Wednesday, March 13, 2013

Surviving The Zombie Apocalypse

I saw a headline the other day that said that maybe the reason zombies are so popular right now may be because a lot of people "feel dead inside." I don't know about that, but I do agree that zombies seem to be the current scary creature of choice. After all, we have rather emasculated the vampires with all of that glitter and whatnot. Twilight fans, calm down, I'm not hating.

The other day, one of my friends on Google Plus posted a graphic-novel type picture of zombies with this message on it: "QUICK! You are under attack by ZOMBIES! Grab the first thing to your left! What did you kill the zombies with?" Let me say right off that I have probably hit the saturation point with those cutesy "name a ____________ that does not contain the letter __" thingies. But this seemed a little different, so I opened up the comments to post, "My tv remote? But we've only had the tv for two months! Argh!" And that is when my not-so-well-hidden inner smart aleck broke through.

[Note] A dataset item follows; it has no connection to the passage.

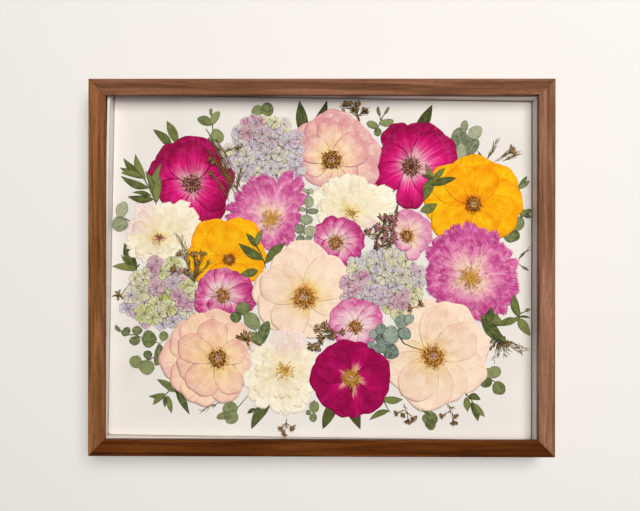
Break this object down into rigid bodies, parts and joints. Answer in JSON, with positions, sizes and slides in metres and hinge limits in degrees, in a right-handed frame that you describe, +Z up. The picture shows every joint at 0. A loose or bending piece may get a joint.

Someone observed that all that they had was a walnut, which caused me to advise them to carefully crack open the shell because the nutmeat looks kind of like a brain, and would distract the zombies. (For anyone wondering about why this matters, brains are the number-one food choice of zombies.) The recipient of this tidbit of advice picked up the ball and ran with it. He said that he would pretend to pull the walnut brain out of his ear, and thanked me for saving him. I responded that I was suddenly a hero in the Zombie Apocalypse, but would not let it go to my head. I would also try not to let any zombies go to my head. He returned the lifesaving favor by advising me to use the remote to turn on Seinfeld and keep the zombies busy for hours.

A young woman didn't respond to the advice, which I thought was brilliant, that I freely gave her. She said that all she had was a cookbook. Open up the cookbook to the recipes for cooking organ meats, I suggested. The pictures of preparing brains for cooking will act as foodporn during a zombie attack. Surprisingly enough, I got no response from her whatsoever. Perhaps she ignored my advice and ended up as a zombie appetizer. Oh well. You have to act quickly to survive.

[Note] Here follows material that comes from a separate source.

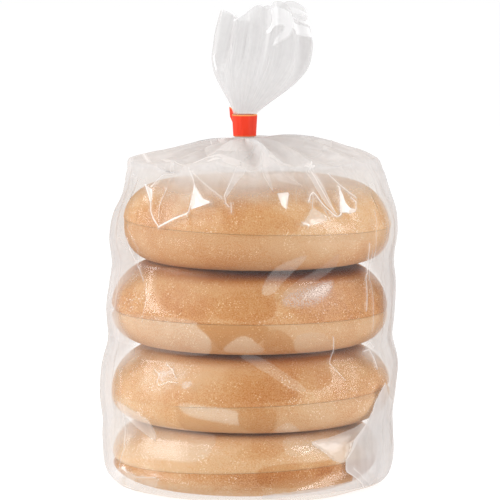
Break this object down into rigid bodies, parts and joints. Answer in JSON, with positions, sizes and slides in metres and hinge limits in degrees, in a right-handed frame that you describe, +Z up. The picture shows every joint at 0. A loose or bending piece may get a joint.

I quit commenting and began to simply enjoy the fun everyone was having with their answers, some of which I want to share with you. Several people killed their zombies with their laptops. Given the choice, I'd rather have just used my tv remote, but you've got to admit that some laptops would be great for zombie fighting. Blammo, and another zombie head rolls off into the dust. Then there were the people who had only a water bottle, a napkin, or a cup of Dr. Pepper between them and the zombies' gnashing teeth. A 50-inch plasma tv was sacrificed to save the human race, as well as a few walls and lamps, and even a long sword. Some unsuspecting people sitting to the left of the zombie fighters, including a math teacher and a cute boy at school, unwittingly became pawns that enabled someone else to escape. Come to think of it, I had one or two math teachers I wouldn't have minded using for zombie fodder...

There were numerous other answers, and a lot of people just having a few minutes of fun. You may be thinking, "What's the point, Katrina?" I am sad you have to ask. The point was having a few minutes of all-out silly and creative fun. After all, it's not every day that someone tells you they managed to kill a zombie with a straw after they used their thumb to plug the other end. Or a paper plate. Or even a chocolate chip cookie. So be aware of your surroundings and you, too, might survive the Zombie Apocalypse.